Does there exist an infinite sequence of integers \(a_0\), \(a_1\), \(a_2\), \(\ldots\) such that \(a_0\ne0\) and, for any integer \(n\ge0\), the polynomial \[P_n(x)=\sum_{k=0}^na_kx^k\]has \(n\) distinct real roots? Proposed by Amol Rama and Espen Slettnes
Problem
Source: ELMO Shortlist 2023 A3
Tags: Elmo, algebra
29.06.2023 07:51
This is similiar to IMC 2014 https://artofproblemsolving.com/community/c7h1279375p6724144
29.06.2023 18:34
REDACTED
29.06.2023 19:30
The $a_i$ are integers.
29.06.2023 20:39
shinhue wrote: This is similiar to IMC 2014 https://artofproblemsolving.com/community/c7h1279375p6724144 But here $a_{i}$ integers spice things up
02.07.2023 09:34
Solved with L567, mueller.25, AdhityaMV, Siddharth03
17.07.2023 15:37
The answer is "no". Clearly $a_k\ne 0, k=0,1,\dots ,$ since otherwise $P_k(x)$ would have at most $k-1$ roots. Assume on the contrary, sequence like that exists. Suppose $P_n(x)$ has $n$ distinct real roots $x_1<x_2<\dots<x_n.$ Then $P_n'(x)$ has $n-1$ distinct real roots $y_i, x_i<y_i<x_{i+1}, i=1,2,\dots,n-1.$ So, if the claim holds for a sequence $(a_n)$ it also holds for the sequence $na_n, n=0,1,\dots .$ That's why, we can assume wlog that $a_n$ takes as large values as we want, since otherwise we would transfer the claim to $na_n.$ This means there exist infinitely many $a_n$ for which $$|a_n|\ge \max_{0\le i\le k} |a_i| .$$For these $n,$ the polynomial $P_n(x)$ cannot have a real root with magnitude larger than $2,$ that is, all roots of $P_n(x)$ are in $[-2,2].$ In the same way as above, $P_n^{(k)}(x)$ has $n-k$ distinct real roots $-2<\xi_1<\xi_2<\dots<\xi_{n-k}<2$ for each $k<n.$ Note that the constant term of $P_n^{(k)}(x)$ is $a_k k!.$ We have $$|\xi_1\xi_2\cdots \xi_{n-k}|=|a_k k!|\ge k!.$$But on the other hand, since $|\xi_i|\le 2, i=1,2,\dots,n-k,$ we get $$|\xi_1\xi_2\cdots \xi_{n-k}|\le 2^{n-k}$$which implies $2^{n-k}\ge k!.$ We put $k:=n/2$ and get $$2^{n/2}\ge (n/2)!$$which is false for sufficiently large $n,$ contradiction.
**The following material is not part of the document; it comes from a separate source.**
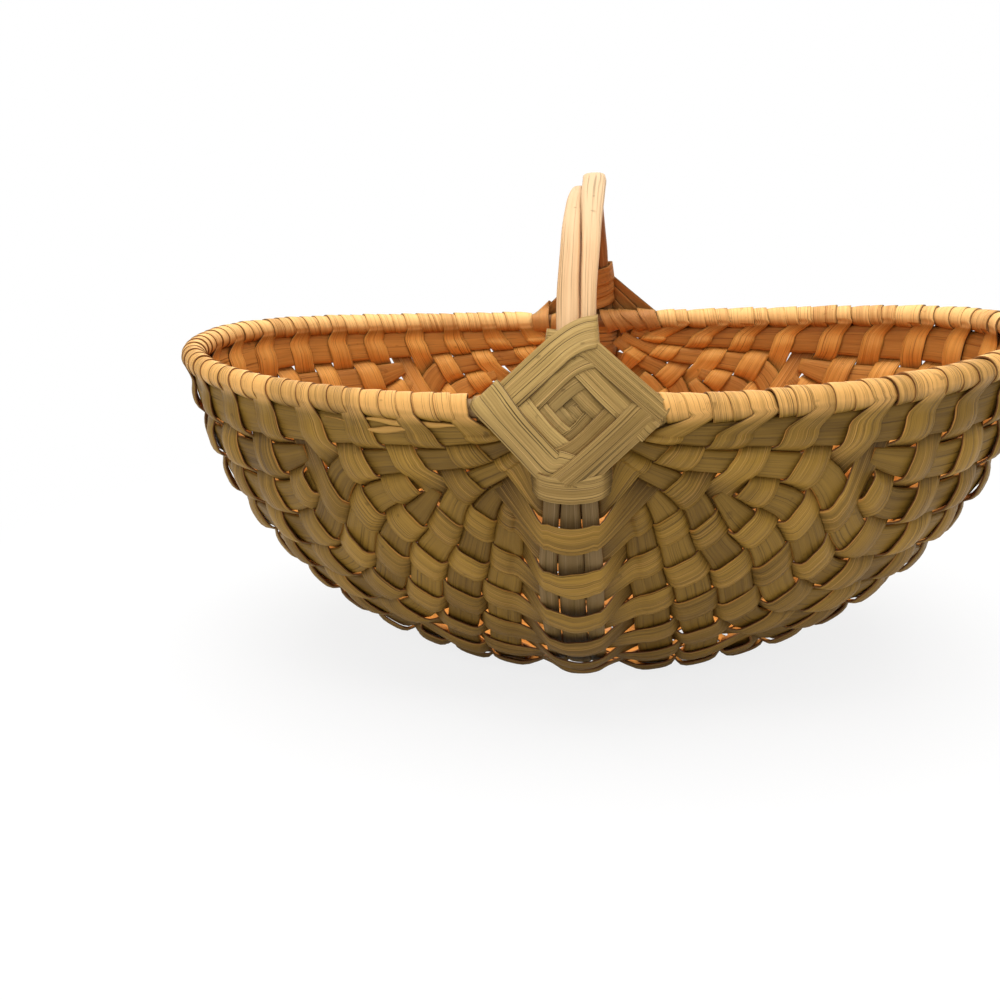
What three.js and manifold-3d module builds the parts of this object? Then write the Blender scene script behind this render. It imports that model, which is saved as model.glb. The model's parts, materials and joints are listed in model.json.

Remark. The point is that a sequence of real numbers like that has to have terms as close to $0$ as we want. The same proof goes. It's also redundant to require the roots of $P_n(x)$ be distinct.
17.02.2024 23:43
Beautiful Problem! Here's a sketch with motivation: Clearly $a_k \neq 0$ for $k > 0$, else if there will be $\leq k-1$ roots. Since we're given that a random polynomial should have real roots, this causes us to think about the size of the roots, and $P'$ (because by Rolle's every root of $P'$ lies between two consecutive roots of $P$). Now the key observation is that, we can make $a_i$ grow arbitrarily larger by this (use $a_i \rightarrow ia_i$). Now this motivates the idea of "Look at a peak", so take a peak $a_n \geq \max\{a_1,a_2, \cdots a_{n-1}\}$, now onto size of roots and vieta, For these $k$ we can not have the magnitude of roots $> 2$. so by vieta's for $P^{(k)}_{n}(x)$ $2^{n-k} \geq \text{product of roots} = |a_kk!| \geq k!$ but this gives $2^{n-k} \geq k!$ which is obviously false for large $n$.(set $k = \frac{n}{2}$), contradiction!
22.05.2024 06:01
The answer is no; FTSOC, assume yes. Then, clearly, for each $i$, $a_i \neq 0$. For each $i$, the sum of the squares of the reciprocals of the roots of $P_i (x)$ remains fixed by Vieta, so for very large $i$, the products of the reciprocals of the roots should approach $0$. However, by Vieta, it equals $\pm \tfrac{a_i}{a_0}$, which will not approach $0$ since $|a_i| \geq 1$.